Brad Hudspeth

Personal information
- Born: February 25, 1989 (age 37) Stilwell, Kansas, U.S.

Sport
- Sport: Wheelchair rugby
- Disability class: 1.0

Medal record
Wheelchair rugby
Representing the United States
Paralympic Games
| Silver medal – second place | 2024 Paris | Team |
Parapan American Games
| Gold medal – first place | 2023 Santiago | Team |

= Brad Hudspeth =

American wheelchair rugby player

Brad Hudspeth (born February 25, 1989) is an American wheelchair rugby player and member of the United States national wheelchair rugby team. He represented the United States at the 2024 Summer Paralympics.

==Career==
Hudspeth represented the United States at the 2023 Parapan American Games and won a gold medal in wheelchair rugby.
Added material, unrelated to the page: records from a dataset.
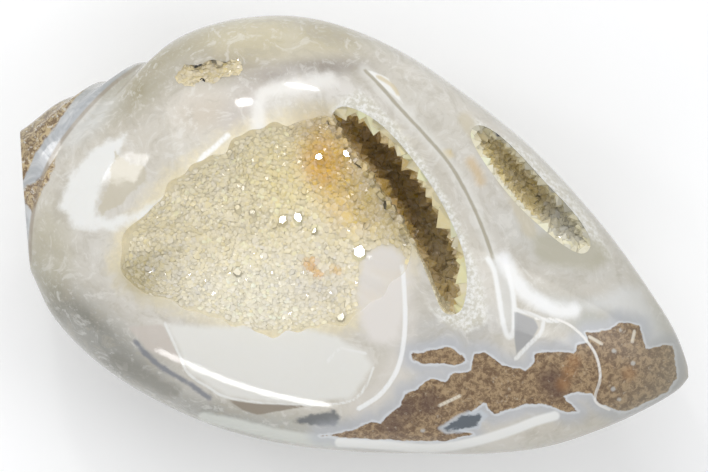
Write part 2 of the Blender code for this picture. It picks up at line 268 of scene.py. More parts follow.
WALL_WEDGE = [(-4.7, 17.5), (-3.8, 17.7), (-2.1, 17.5), (-0.7, 16.4), (0.2, 15.4), (-1.0, 15.9), (-2.6, 16.6)]
YELLOW_WEDGE = [(-3.1, 17.3), (-1.5, 16.9), (-0.6, 16.2)]
# Facets that stand so that they flash in the light, as places in plan and widths
GLINT_NORMAL = (-0.206, 0.294, 0.934)
GLINTS = [
    (-8.8, 11.9, 0.8), (-6.3, 7.7, 0.8), (-3.4, 8.9, 0.8), (0.5, -0.2, 1.4), (-12.3, 0.7, 0.7),
    (-10.9, 0.5, 0.6), (-7.7, 0.5, 0.9), (-6.3, 1.3, 1.0), (-4.5, 0.4, 0.5), (-10.5, -5.6, 0.8),
    (0.8, -6.7, 0.8), (19.6, 5.9, 1.1), (22.0, 6.4, 1.1), (14.1, 8.6, 0.8),
]
AMBER_SPOT = [(5.2, 12.3), (6.2, 12.6), (6.7, 12.0), (6.1, 11.3), (5.3, 11.7)]

# Layers of colour on the face, laid in this order:
# name, "area" or "line", points, half width, softness, raggedness (mm), colour, strength
LAYERS = [
    # painted highlight wedge toward the anterior tip
    ("pale_wedge", "area", HIGHLIGHT_WEDGE, 0.0, 1.2, 0.3, (0.80, 0.81, 0.80), 0.7),
    # painted highlight on the left whorl
    ("white_patch", "area", HIGHLIGHT_PATCH, 0.0, 0.6, 0.8, (0.88, 0.88, 0.85), 0.9),
    ("beige_patch", "area", BEIGE_PATCH, 0.0, 0.25, 0.9, (0.60, 0.55, 0.43), 0.85),
    # painted highlight streak along the shoulder band
    ("veil_line", "line", HIGHLIGHT_STREAK, 0.15, 1.1, 0.5, (0.90, 0.88, 0.83), 0.8),
    ("spike", "line", SPIKE, 0.10, 0.35, 0.2, (0.95, 0.95, 0.93), 0.9),
    ("side_facet", "area", SIDE_FACET, 0.0, 0.3, 0.2, (0.63, 0.57, 0.51), 0.8),
    ("smear", "line", SMEAR, 0.35, 0.8, 0.5, (0.25, 0.24, 0.20), 0.75),
    ("dark_line", "line", DARK_LINE, 0.06, 0.35, 0.3, (0.22, 0.23, 0.26), 0.85),
    ("bar_inside", "line", REFLECTION_BAR, 0.6, 1.2, 0.2, (0.74, 0.70, 0.64), 0.6),
    # painted softbox reflection, and the painted highlight along its lower rim
    ("lens", "area", SOFTBOX_REFLECTION, 0.0, 0.55, 0.3, (0.83, 0.82, 0.77), 0.92),
    ("lens_edge", "line", SOFTBOX_REFLECTION[:9], 0.05, 0.16, 0.1, (0.88, 0.88, 0.85), 0.8),
    # painted highlight lines
    ("chevron", "line", CHEVRON_HIGHLIGHT, 0.05, 0.20, 0.1, (0.88, 0.87, 0.84), 0.8),
    ("brown_lens", "area", BROWN_LENS, 0.0, 0.14, 0.1, (0.30, 0.25, 0.19), 0.9),
    ("pocket", "area", POCKET, 0.0, 0.30, 0.5, (0.13, 0.14, 0.15), 0.85),
    # painted reflection bar
    ("bar", "line", REFLECTION_BAR, 0.10, 0.22, 0.1, (0.92, 0.92, 0.90), 0.95),
    ("edge_band", "line", EDGE_BAND, 0.35, 0.5, 0.2, (0.72, 0.74, 0.68), 0.8),
    ("slit_band", "area", SLIT_BAND, 0.0, 0.6, 0.5, (0.83, 0.81, 0.74), 0.92),
    ("outer_white", "area", OUTER_WHITE, 0.0, 0.5, 0.6, (0.78, 0.78, 0.72), 0.85),
    ("outer_yellow", "line", OUTER_YELLOW, 0.35, 0.7, 0.4, (0.62, 0.54, 0.36), 0.5),
    ("outer_low", "area", OUTER_LOW, 0.0, 0.9, 0.6, (0.50, 0.47, 0.36), 0.8),
    ("amber_line", "line", AMBER_LINE, 0.05, 0.9, 0.4, (0.70, 0.50, 0.24), 0.55),
    ("amber_spot", "area", AMBER_SPOT, 0.0, 0.4, 0.3, (0.68, 0.54, 0.26), 0.75),
    ("wall_side", "line", WALL, 0.20, 0.8, 0.2, (0.84, 0.83, 0.78), 0.5),
    ("wall_wedge", "area", WALL_WEDGE, 0.0, 0.14, 0.1, (0.93, 0.92, 0.88), 0.9),
    ("yellow_wedge", "line", YELLOW_WEDGE, 0.06, 0.25, 0.1, (0.70, 0.60, 0.40), 0.8),
    ("wall", "line", WALL, 0.08, 0.18, 0.08, (0.40, 0.36, 0.26), 0.8),
    ("finger_inside", "area", FINGER, 0.0, 0.2, 0.1, (0.66, 0.65, 0.61), 0.8),
    ("finger", "line", FINGER, 0.08, 0.32, 0.1, (0.91, 0.91, 0.89), 0.9),
    # painted highlight line toward the anterior tip
    ("bright_line", "line", HIGHLIGHT_LINE, 0.22, 1.0, 0.3, (0.95, 0.95, 0.94), 0.85),
]
CRUST_LAYERS = ("slit_band", "outer_white")


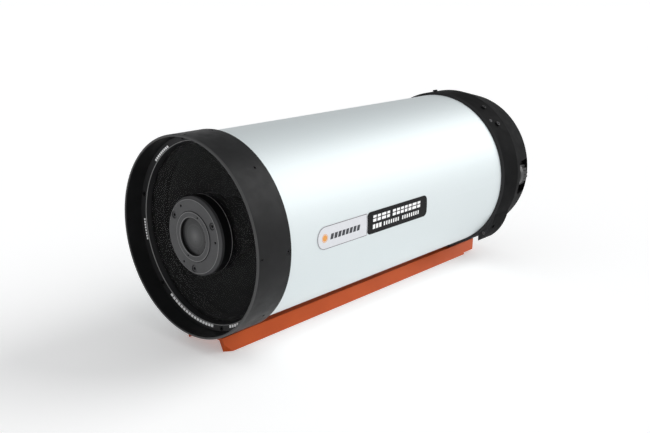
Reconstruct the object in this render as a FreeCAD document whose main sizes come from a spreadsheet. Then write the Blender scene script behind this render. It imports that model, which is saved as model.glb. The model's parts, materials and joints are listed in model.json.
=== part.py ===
import FreeCAD, Part

# An 8-inch f/2 Schmidt astrograph: a closed tube with a thin glass corrector at the front, a lens
# group in the middle of that corrector where a camera is fastened, and one focusing mirror behind.
#
# Row frame: +Y runs along the optical axis from the open front to the back, +Z is up, and the
# dovetail bar stands on the plane Z = 0. X = 0 is the plane through the optical axis, and Y = 0 is
# halfway along the instrument.
#
# Optical pieces are drawn in their own frame: Y is the distance behind the front rim, and X and Z
# are measured from the optical axis. A clock angle is counted from +X towards +Z.

import math
import os
import re

import Sketcher
from FreeCAD import Placement, Rotation, Vector

DOC = FreeCAD.newDocument("astrograph")
PARTS_FOLDER = "parts"
AXIS = Vector(0, 1, 0)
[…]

As a result, Team USA automatically qualified for the 2024 Summer Paralympics. On April 30, 2024, he was selected to represent the United States at the 2024 Summer Paralympics.

==Personal life==
In August 2005, Hudspeth broke his neck while diving at Lake Quivira. Instead of diving from the end of the pier, he dove from the side, unaware that the water was less than four feet deep. In 2007, he was awarded $16 million by a jury.